_THE INPUT:_
[Start]

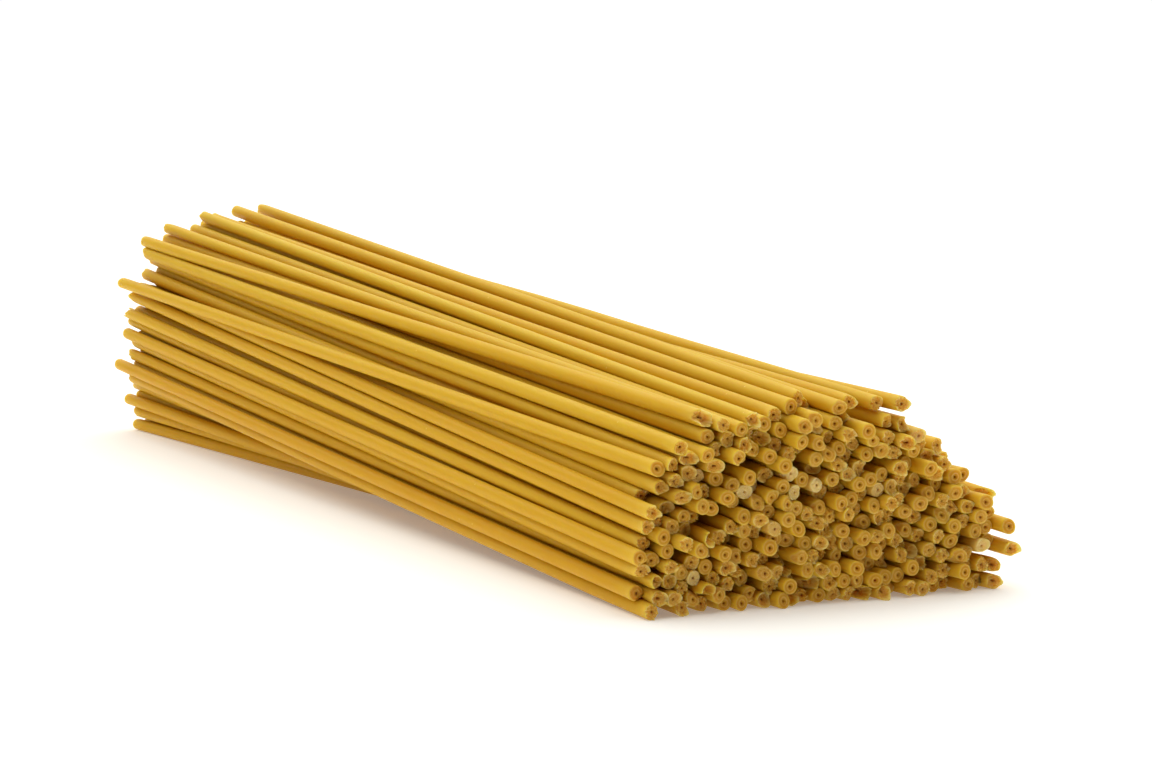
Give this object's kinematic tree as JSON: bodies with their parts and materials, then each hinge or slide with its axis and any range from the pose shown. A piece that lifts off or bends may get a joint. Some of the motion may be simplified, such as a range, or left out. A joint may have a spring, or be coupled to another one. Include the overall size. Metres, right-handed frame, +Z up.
{
  "type": "bundle of dry bucatini",
  "caption": "Loose bundle of long dry hollow pasta lying flat, packed into a low dome at one end and fanned out taller at the other.",
  "frame": {"origin": "on the surface that the bundle lies on, below the centre of its box", "axes": "noodles along Y, the packed end at -Y and the fanned end at +Y, +Z up"},
  "size_m": [0.0735, 0.267, 0.0507],
  "materials": {
    "dry_pasta": "satin, slightly translucent golden yellow semolina pasta with paler broken ends"
  },
  "bodies": {
    "root": {"bucatini_bundle": "dry_pasta"}
  },
  "joints": []
}
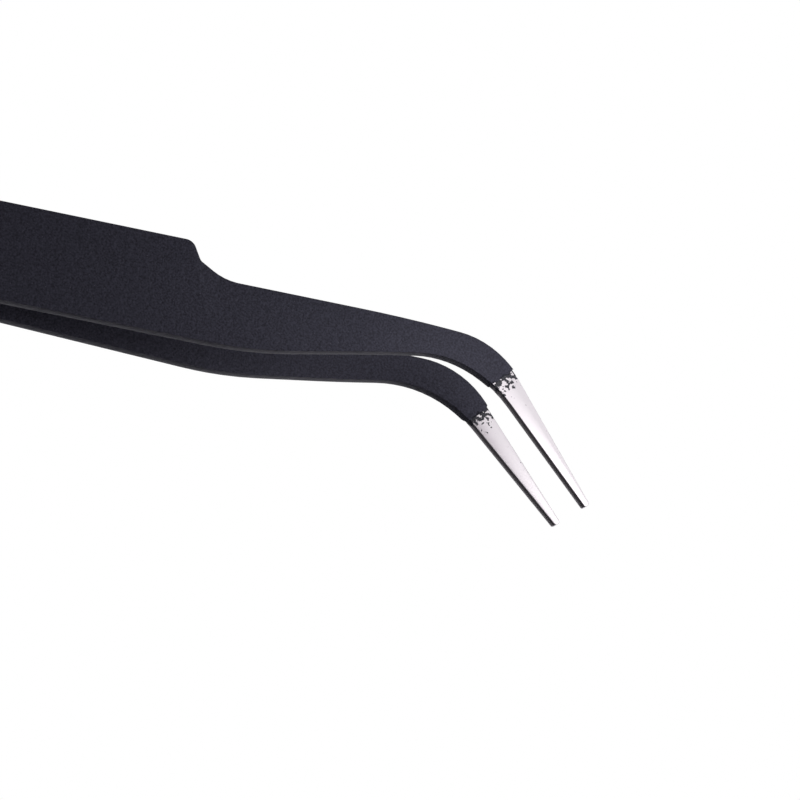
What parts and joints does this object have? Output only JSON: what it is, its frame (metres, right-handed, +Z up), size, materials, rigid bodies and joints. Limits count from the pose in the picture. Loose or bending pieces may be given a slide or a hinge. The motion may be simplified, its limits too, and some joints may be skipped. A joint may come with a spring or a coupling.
{
  "type": "precision tweezers",
  "caption": "Spring-steel precision tweezers with a stepped neck, bent narrow tips and a dark coating, lying on one arm; the arms close to pick up lashes, hairs or small parts.",
  "frame": {"origin": "centre of the footprint in plan, at the bench surface that the lower arm lies on", "axes": "+X along the grip towards the tips, +Z up from the bench, the way the arms open, +Y towards the notched edge, so the tips bend towards -Y"},
  "size_m": [0.1212, 0.0182, 0.0128],
  "materials": {
    "spring_steel": "fine satin, bare at the tips",
    "weld_steel": "fused, unpolished",
    "black_coating": "matte epoxy powder with a fine grain"
  },
  "bodies": {
    "tail": {"tail_spacer": "spring_steel", "spot_welds": "weld_steel", "tail_coating": "black_coating"},
    "upper": {"upper_arm": "spring_steel", "upper_coating": "black_coating"},
    "lower": {"lower_arm": "spring_steel", "lower_coating": "black_coating"}
  },
  "joints": [
    {"name": "upper_flex", "type": "hinge", "parent": "tail", "child": "upper", "pos_m": [-0.04843, 0.00407, 0.00333], "axis": [0, 1, 0], "range_deg": [0, 1.8], "stiffness_Nm_per_rad": 1.5},
    {"name": "lower_flex", "type": "hinge", "parent": "tail", "child": "lower", "pos_m": [-0.04837, 0.00407, 0.00183], "axis": [0, -1, 0], "range_deg": [0, 1.8], "stiffness_Nm_per_rad": 1.5}
  ]
}
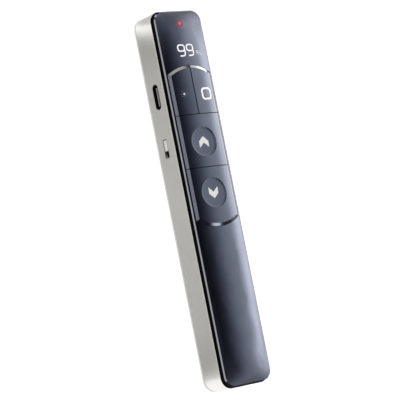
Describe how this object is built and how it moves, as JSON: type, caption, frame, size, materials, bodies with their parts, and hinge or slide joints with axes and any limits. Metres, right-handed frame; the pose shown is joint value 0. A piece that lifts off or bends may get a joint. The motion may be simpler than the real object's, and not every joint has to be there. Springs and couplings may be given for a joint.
{
  "type": "wireless presentation clicker",
  "caption": "Slim hand-held wireless presentation clicker with a crowned gloss face, raised press buttons, laser nose, side charging port, power slide switch and a receiver stored in the tail.",
  "frame": {"origin": "middle of the flat back face, on which it lies", "axes": "+Z out of the button face, +Y towards the nose with the laser, -X the side with the charging port and the power switch"},
  "size_m": [0.0214, 0.136, 0.0141],
  "materials": {
    "silver_paint": "satin silver paint on ABS",
    "black_band": "satin black ABS",
    "panel_gloss": "high-gloss dark blue-grey",
    "button_gloss": "high-gloss dark blue-grey",
    "switch_steel": "stamped, plain",
    "plunger_plastic": "moulded, plain",
    "board_laminate": "green solder mask over glass laminate",
    "chip_epoxy": "moulded epoxy",
    "crystal_can": "drawn can",
    "antenna_body": "fired, matt",
    "display_block": "moulded, matt",
    "led_epoxy": "clear cast",
    "lens_red": "translucent red, polished",
    "socket_steel": "drawn and plated",
    "socket_plastic": "moulded, matt",
    "knob_plastic": "silver-white moulded",
    "barrel_brass": "turned",
    "lens_clear": "polished",
    "cell_foil": "embossed foil",
    "foam_pad": "closed-cell foam",
    "nickel_strip": "rolled",
    "screw_steel": "black zinc plate",
    "receiver_black": "fine texture",
    "bay_black": "moulded, matt",
    "magnet_nickel": "nickel plated"
  },
  "bodies": {
    "casing": {"antenna": "antenna_body", "battery": "cell_foil", "battery_pad": "foam_pad", "battery_tabs": "nickel_strip", "bay_magnet": "magnet_nickel", "casing_screws": "screw_steel", "controller_chip": "chip_epoxy", "display_module": "display_block", "down_switch_body": "switch_steel", "front_panel": "panel_gloss", "indicator_led": "led_epoxy", "indicator_lens": "lens_red", "laser_barrel": "barrel_brass", "laser_driver_board": "board_laminate", "laser_leads": "nickel_strip", "laser_lens": "lens_clear", "laser_switch_body": "switch_steel", "laser_window": "lens_clear", "main_board": "board_laminate", "mid_frame": "black_band", "mode_switch_body": "switch_steel", "power_switch_body": "switch_steel", "radio_chip": "chip_epoxy", "rear_shell": "silver_paint", "receiver_bay": "bay_black", "timing_crystal": "crystal_can", "up_switch_body": "switch_steel", "usb_socket_shell": "socket_steel", "usb_socket_tongue": "socket_plastic"},
    "laser_key": {"laser_button": "button_gloss", "laser_switch_plunger": "plunger_plastic"},
    "mode_key": {"mode_button": "button_gloss", "mode_switch_plunger": "plunger_plastic"},
    "up_key": {"up_button": "button_gloss", "up_switch_plunger": "plunger_plastic"},
    "down_key": {"down_button": "button_gloss", "down_switch_plunger": "plunger_plastic"},
    "power_slider": {"power_switch_knob": "knob_plastic"},
    "receiver": {"receiver_body": "receiver_black", "receiver_plug": "socket_steel", "receiver_tongue": "socket_plastic"}
  },
  "joints": [
    {"name": "laser_press", "type": "slide", "parent": "casing", "child": "laser_key", "axis": [0, 0, -1], "range_m": [0, 0.00035], "stiffness_N_per_m": 1500},
    {"name": "mode_press", "type": "slide", "parent": "casing", "child": "mode_key", "axis": [0, 0, -1], "range_m": [0, 0.00035], "stiffness_N_per_m": 1500},
    {"name": "up_press", "type": "slide", "parent": "casing", "child": "up_key", "axis": [0, 0, -1], "range_m": [0, 0.00035], "stiffness_N_per_m": 1500},
    {"name": "down_press", "type": "slide", "parent": "casing", "child": "down_key", "axis": [0, 0, -1], "range_m": [0, 0.00035], "stiffness_N_per_m": 1500},
    {"name": "power_slide", "type": "slide", "parent": "casing", "child": "power_slider", "axis": [0, -1, 0], "range_m": [0, 0.0023]},
    {"name": "receiver_pull", "type": "slide", "parent": "casing", "child": "receiver", "axis": [0, -1, 0], "range_m": [0, 0.018]}
  ]
}
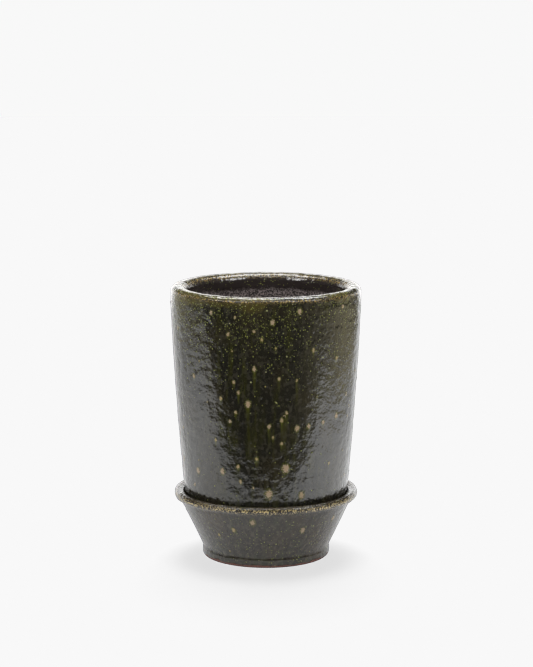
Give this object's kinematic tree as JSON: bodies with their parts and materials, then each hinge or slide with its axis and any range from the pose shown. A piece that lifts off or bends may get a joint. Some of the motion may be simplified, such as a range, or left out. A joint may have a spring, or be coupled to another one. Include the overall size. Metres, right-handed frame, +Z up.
{
  "type": "glazed plant pot with saucer",
  "caption": "Tall round glazed clay plant pot with a rolled lip and drain hole, standing loose in a deep conical saucer with a rolled lip and foot ring.",
  "frame": {"origin": "on the ground, at the centre of the saucer's foot ring, which is also the pot's axis", "axes": "+Z up along the axis of pot and saucer; X and Y are level, and one drainage notch under the pot points along +Y"},
  "size_m": [0.19, 0.19, 0.275],
  "materials": {
    "pot_glaze": "gloss",
    "saucer_glaze": "gloss"
  },
  "bodies": {
    "saucer": {"saucer": "saucer_glaze"},
    "pot": {"pot": "pot_glaze"}
  },
  "joints": [
    {"name": "pot_lift", "type": "slide", "parent": "saucer", "child": "pot", "axis": [0, 0, 1], "range_m": [0, 0.09]}
  ]
}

[End]

_WHAT YOU NEED TO DO:_
Copy out each record, keeping every word as it is.

_RESULT OF THE TASK:_
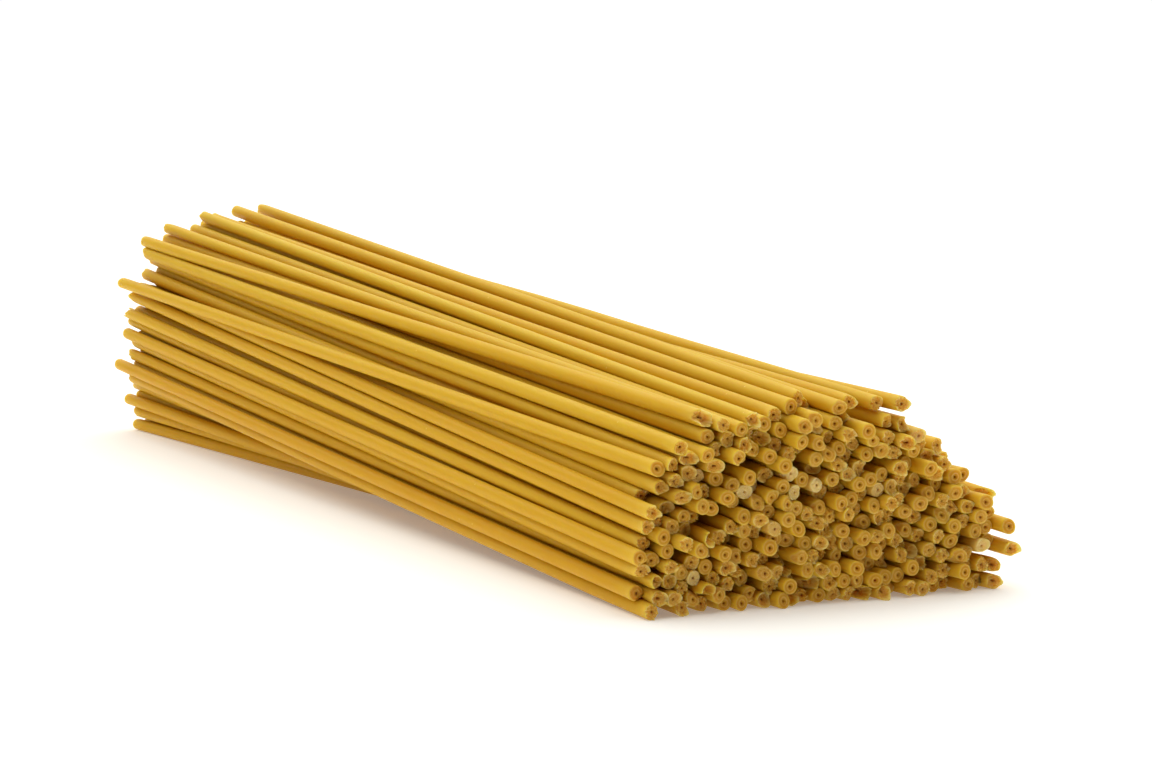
Give this object's kinematic tree as JSON: bodies with their parts and materials, then each hinge or slide with its axis and any range from the pose shown. A piece that lifts off or bends may get a joint. Some of the motion may be simplified, such as a range, or left out. A joint may have a spring, or be coupled to another one. Include the overall size. Metres, right-handed frame, +Z up.
{
  "type": "bundle of dry bucatini",
  "caption": "Loose bundle of long dry hollow pasta lying flat, packed into a low dome at one end and fanned out taller at the other.",
  "frame": {"origin": "on the surface that the bundle lies on, below the centre of its box", "axes": "noodles along Y, the packed end at -Y and the fanned end at +Y, +Z up"},
  "size_m": [0.0735, 0.267, 0.0507],
  "materials": {
    "dry_pasta": "satin, slightly translucent golden yellow semolina pasta with paler broken ends"
  },
  "bodies": {
    "root": {"bucatini_bundle": "dry_pasta"}
  },
  "joints": []
}
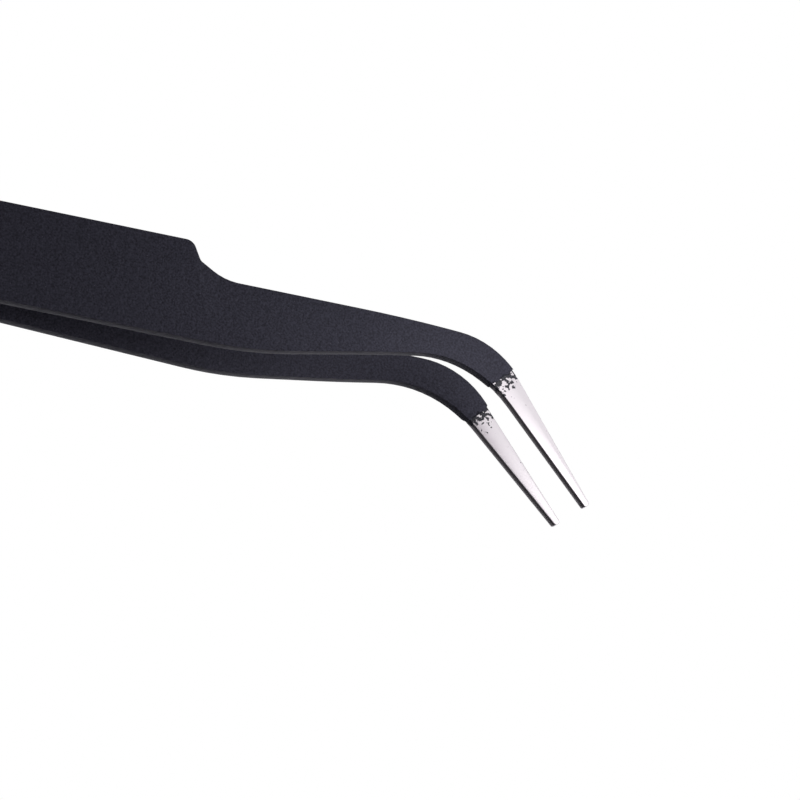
What parts and joints does this object have? Output only JSON: what it is, its frame (metres, right-handed, +Z up), size, materials, rigid bodies and joints. Limits count from the pose in the picture. Loose or bending pieces may be given a slide or a hinge. The motion may be simplified, its limits too, and some joints may be skipped. A joint may come with a spring or a coupling.
{
  "type": "precision tweezers",
  "caption": "Spring-steel precision tweezers with a stepped neck, bent narrow tips and a dark coating, lying on one arm; the arms close to pick up lashes, hairs or small parts.",
  "frame": {"origin": "centre of the footprint in plan, at the bench surface that the lower arm lies on", "axes": "+X along the grip towards the tips, +Z up from the bench, the way the arms open, +Y towards the notched edge, so the tips bend towards -Y"},
  "size_m": [0.1212, 0.0182, 0.0128],
  "materials": {
    "spring_steel": "fine satin, bare at the tips",
    "weld_steel": "fused, unpolished",
    "black_coating": "matte epoxy powder with a fine grain"
  },
  "bodies": {
    "tail": {"tail_spacer": "spring_steel", "spot_welds": "weld_steel", "tail_coating": "black_coating"},
    "upper": {"upper_arm": "spring_steel", "upper_coating": "black_coating"},
    "lower": {"lower_arm": "spring_steel", "lower_coating": "black_coating"}
  },
  "joints": [
    {"name": "upper_flex", "type": "hinge", "parent": "tail", "child": "upper", "pos_m": [-0.04843, 0.00407, 0.00333], "axis": [0, 1, 0], "range_deg": [0, 1.8], "stiffness_Nm_per_rad": 1.5},
    {"name": "lower_flex", "type": "hinge", "parent": "tail", "child": "lower", "pos_m": [-0.04837, 0.00407, 0.00183], "axis": [0, -1, 0], "range_deg": [0, 1.8], "stiffness_Nm_per_rad": 1.5}
  ]
}
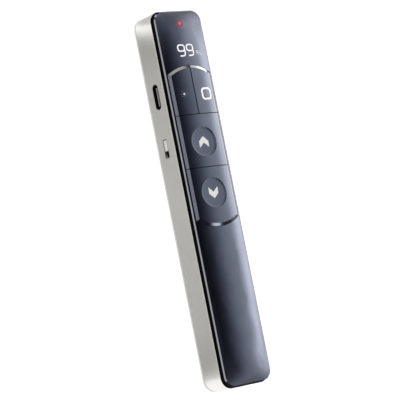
Describe how this object is built and how it moves, as JSON: type, caption, frame, size, materials, bodies with their parts, and hinge or slide joints with axes and any limits. Metres, right-handed frame; the pose shown is joint value 0. A piece that lifts off or bends may get a joint. The motion may be simpler than the real object's, and not every joint has to be there. Springs and couplings may be given for a joint.
{
  "type": "wireless presentation clicker",
  "caption": "Slim hand-held wireless presentation clicker with a crowned gloss face, raised press buttons, laser nose, side charging port, power slide switch and a receiver stored in the tail.",
  "frame": {"origin": "middle of the flat back face, on which it lies", "axes": "+Z out of the button face, +Y towards the nose with the laser, -X the side with the charging port and the power switch"},
  "size_m": [0.0214, 0.136, 0.0141],
  "materials": {
    "silver_paint": "satin silver paint on ABS",
    "black_band": "satin black ABS",
    "panel_gloss": "high-gloss dark blue-grey",
    "button_gloss": "high-gloss dark blue-grey",
    "switch_steel": "stamped, plain",
    "plunger_plastic": "moulded, plain",
    "board_laminate": "green solder mask over glass laminate",
    "chip_epoxy": "moulded epoxy",
    "crystal_can": "drawn can",
    "antenna_body": "fired, matt",
    "display_block": "moulded, matt",
    "led_epoxy": "clear cast",
    "lens_red": "translucent red, polished",
    "socket_steel": "drawn and plated",
    "socket_plastic": "moulded, matt",
    "knob_plastic": "silver-white moulded",
    "barrel_brass": "turned",
    "lens_clear": "polished",
    "cell_foil": "embossed foil",
    "foam_pad": "closed-cell foam",
    "nickel_strip": "rolled",
    "screw_steel": "black zinc plate",
    "receiver_black": "fine texture",
    "bay_black": "moulded, matt",
    "magnet_nickel": "nickel plated"
  },
  "bodies": {
    "casing": {"antenna": "antenna_body", "battery": "cell_foil", "battery_pad": "foam_pad", "battery_tabs": "nickel_strip", "bay_magnet": "magnet_nickel", "casing_screws": "screw_steel", "controller_chip": "chip_epoxy", "display_module": "display_block", "down_switch_body": "switch_steel", "front_panel": "panel_gloss", "indicator_led": "led_epoxy", "indicator_lens": "lens_red", "laser_barrel": "barrel_brass", "laser_driver_board": "board_laminate", "laser_leads": "nickel_strip", "laser_lens": "lens_clear", "laser_switch_body": "switch_steel", "laser_window": "lens_clear", "main_board": "board_laminate", "mid_frame": "black_band", "mode_switch_body": "switch_steel", "power_switch_body": "switch_steel", "radio_chip": "chip_epoxy", "rear_shell": "silver_paint", "receiver_bay": "bay_black", "timing_crystal": "crystal_can", "up_switch_body": "switch_steel", "usb_socket_shell": "socket_steel", "usb_socket_tongue": "socket_plastic"},
    "laser_key": {"laser_button": "button_gloss", "laser_switch_plunger": "plunger_plastic"},
    "mode_key": {"mode_button": "button_gloss", "mode_switch_plunger": "plunger_plastic"},
    "up_key": {"up_button": "button_gloss", "up_switch_plunger": "plunger_plastic"},
    "down_key": {"down_button": "button_gloss", "down_switch_plunger": "plunger_plastic"},
    "power_slider": {"power_switch_knob": "knob_plastic"},
    "receiver": {"receiver_body": "receiver_black", "receiver_plug": "socket_steel", "receiver_tongue": "socket_plastic"}
  },
  "joints": [
    {"name": "laser_press", "type": "slide", "parent": "casing", "child": "laser_key", "axis": [0, 0, -1], "range_m": [0, 0.00035], "stiffness_N_per_m": 1500},
    {"name": "mode_press", "type": "slide", "parent": "casing", "child": "mode_key", "axis": [0, 0, -1], "range_m": [0, 0.00035], "stiffness_N_per_m": 1500},
    {"name": "up_press", "type": "slide", "parent": "casing", "child": "up_key", "axis": [0, 0, -1], "range_m": [0, 0.00035], "stiffness_N_per_m": 1500},
    {"name": "down_press", "type": "slide", "parent": "casing", "child": "down_key", "axis": [0, 0, -1], "range_m": [0, 0.00035], "stiffness_N_per_m": 1500},
    {"name": "power_slide", "type": "slide", "parent": "casing", "child": "power_slider", "axis": [0, -1, 0], "range_m": [0, 0.0023]},
    {"name": "receiver_pull", "type": "slide", "parent": "casing", "child": "receiver", "axis": [0, -1, 0], "range_m": [0, 0.018]}
  ]
}
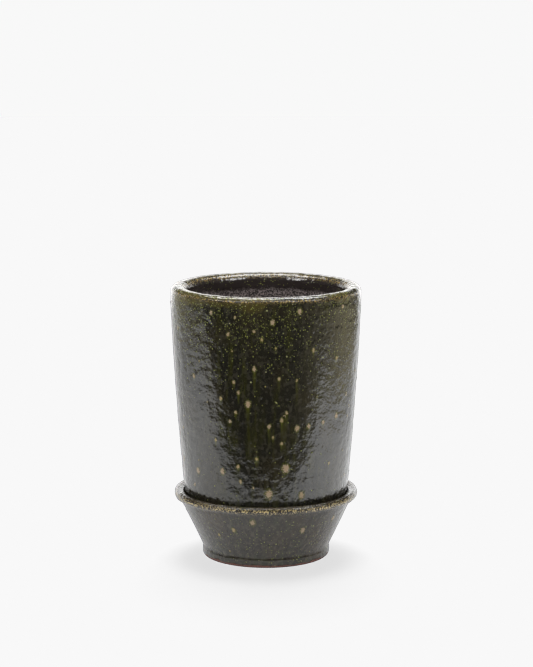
Give this object's kinematic tree as JSON: bodies with their parts and materials, then each hinge or slide with its axis and any range from the pose shown. A piece that lifts off or bends may get a joint. Some of the motion may be simplified, such as a range, or left out. A joint may have a spring, or be coupled to another one. Include the overall size. Metres, right-handed frame, +Z up.
{
  "type": "glazed plant pot with saucer",
  "caption": "Tall round glazed clay plant pot with a rolled lip and drain hole, standing loose in a deep conical saucer with a rolled lip and foot ring.",
  "frame": {"origin": "on the ground, at the centre of the saucer's foot ring, which is also the pot's axis", "axes": "+Z up along the axis of pot and saucer; X and Y are level, and one drainage notch under the pot points along +Y"},
  "size_m": [0.19, 0.19, 0.275],
  "materials": {
    "pot_glaze": "gloss",
    "saucer_glaze": "gloss"
  },
  "bodies": {
    "saucer": {"saucer": "saucer_glaze"},
    "pot": {"pot": "pot_glaze"}
  },
  "joints": [
    {"name": "pot_lift", "type": "slide", "parent": "saucer", "child": "pot", "axis": [0, 0, 1], "range_m": [0, 0.09]}
  ]
}